On the other hand, if the corporate strategy requires a change of the organization’s work then cascading goals would be an inadequate way to develop understanding of the organization’s new work and the associated new direction of the organization. In this case it is the change in the system itself that requires the focused attention of the executive team and not merely the setting of measurable goals and lining up the dominos.
It’s Not Linear It’s A System
The assumption underlying the practice of cascading goals is that the organization’s goals are directly applicable and linearly connected to everyone else’s work—the operative words are directly and linearly. What is not realized and understood is that while everyone has a part to play in the performance of the organization, everyone’s part (and associated performance) can’t be defined directly from and linearly connected to the organization’s goal and to be measured as if independent of everything else.
Organizations are social systems—human activity—wherein relationships, interactions not parts, determine performance. In other words, every action will impact multiple relationships throughout the system. Therefore, understanding toward effective management of the system can’t be realized through reductionism. The organization’s work cannot be framed as the linear sum of each individual’s effort—the organization’s work doesn’t line up that way. The organization is a system—a complex whole of reciprocally interdependent elements in mutual relation—not a linear series of independent activities, even though the management structure is created as if it was. In other words, the implementation of strategic goals should not be thought of being synonymous with lining up a series of dominos with all that is needed from those in authority is to tip the first one to lean on the others in sequence.
Invariably it is assumed the goals are independent and thus they are framed in isolation of each other—each goal is to be accomplished without regard to its relationship to other goals. But often the maximization of one requires the minimization of another—yes they are often negatively correlated if not mutually exclusive—and more often than not the executive team’s strategic goals are not within the direct control of those doing the organization’s work. What’s lost among many is that these are strategic goals that are (usually) not within the job description of non-executive level positions.
The further away from the top the less relevant and the more intrusive are the cascaded goals to the people doing the organization’s work. As a result those trying to do the organization’s work now have two jobs to do. They have their work plus the job of meeting the executive team’s strategic goals.
Often to those at the bottom the cascading of goals can seem like an avalanche. Therefore by cascading goals without an associated method for accomplishing them the executive team makes everyone’s job just that much more difficult—the executive team’s action is not helpful, it’s a hindrance. Therefore, what was in the mind of the executive team, a simple linear implementation (a.k.a cascading goals) is in reality an impediment to the very thing they seek, good performance.

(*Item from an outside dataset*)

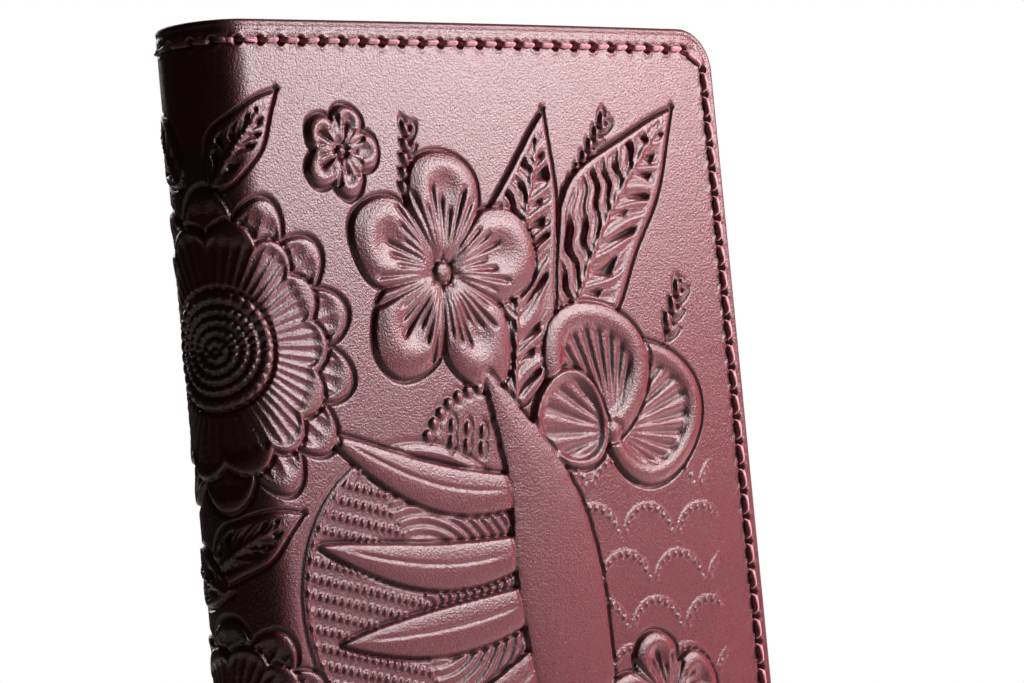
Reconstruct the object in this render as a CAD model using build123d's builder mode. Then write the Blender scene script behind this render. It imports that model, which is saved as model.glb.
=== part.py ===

Also the fact that each person will be judged, and correspondingly rewarded/punished, based on him/her accomplishing the strategic goals develops in each the sense that he/she is on his/her own—not only in isolation of everything else but on outcomes over which he/she has little or no control. Moreover, those held accountable are presented with a dilemma that is ‘undiscussible’, which keeps their difficulty swept under the rug. Though the obstacle is there, it remains unrecognized and unresolved by those with the authority who can do something to remove it.
Causing individuals to focus on his/her survival negatively impacts efforts toward collaboration and synergy impedes performance even more. That is to say, when faced with a choice between looking good versus doing good work, the former will win out most of the time. Again, the organization is system of relationships where performance is an emergent property and not the linear sum of each person’s effort; in other words any decrease in collaboration will likely have a negative impact upon the system’s performance.
Using strategic goals as the means and measure of individual performance is seemingly a way to look strategic in the use of annual performance appraisals. However this doesn’t change the fact that annual performance appraisals don’t facilitate performance.
It is the executive team’s job to ensure the system supports people; that is, that the system aligns with the strategic goals.
A Leader’s Work Is The System
Consider as an analogy an orchestra. While the orchestra’s conductor desires the orchestra to produce or deliver quality music, each member/musician does not have delivered to him/her the conductor’s goals that are added to and define how their performance will be assessed. Everyone doesn’t get the same version of the composition and the same goals in playing his/her music. Rather each has a different and unique part to play—at different times some play loud others soft, some high some low—that when integrated emerges as beautiful music.
Accordingly, the conductor understands the relationships that comprise the orchestra, the roles each musician play and how each member’s performance is to be coordinated and integrated in realizing the goal the conductor has set for the orchestra’s performance of the composition (i.e. the orchestra’s work). It is the role of the conductor to translate his desire for the orchestra’s performance into a direction and method appropriate to each instrument section of the orchestra. In short the conductor is there to support the members in their performance of their role toward the making of quality music. Such support goes a long way toward a great performance, or in business terms the successful implementation of strategy.
The executive team’s strategic goals are theirs’ to implement; it is not the job of others. Executives should acknowledge that, “…the conductor of an orchestra does not make a sound…his true power derives from his ability to make other people powerful” (The art of possibilities by R. Zander & B. Zander). However “not every conductor is capable of moving beyond his own agenda and his own prejudices to see how he supports or undermines the players’ performance” ( Zander & Zander).
Clearly helping people be great requires an understanding of the system of work and the people doing the work. To this end the team must ask (it self), what could and should we do to facilitate quality work among those doing the organization’s work? How can we help them to be great?
Fulfilling their responsibility requires from executive team far more than cascading strategic goals to others. Implementing strategy is not about lining up dominos but rather about enabling those playing different roles and interacting with each other to realize their potential as they perform the organization’s work. This requires humanship and the guidance of Profound Knowledge.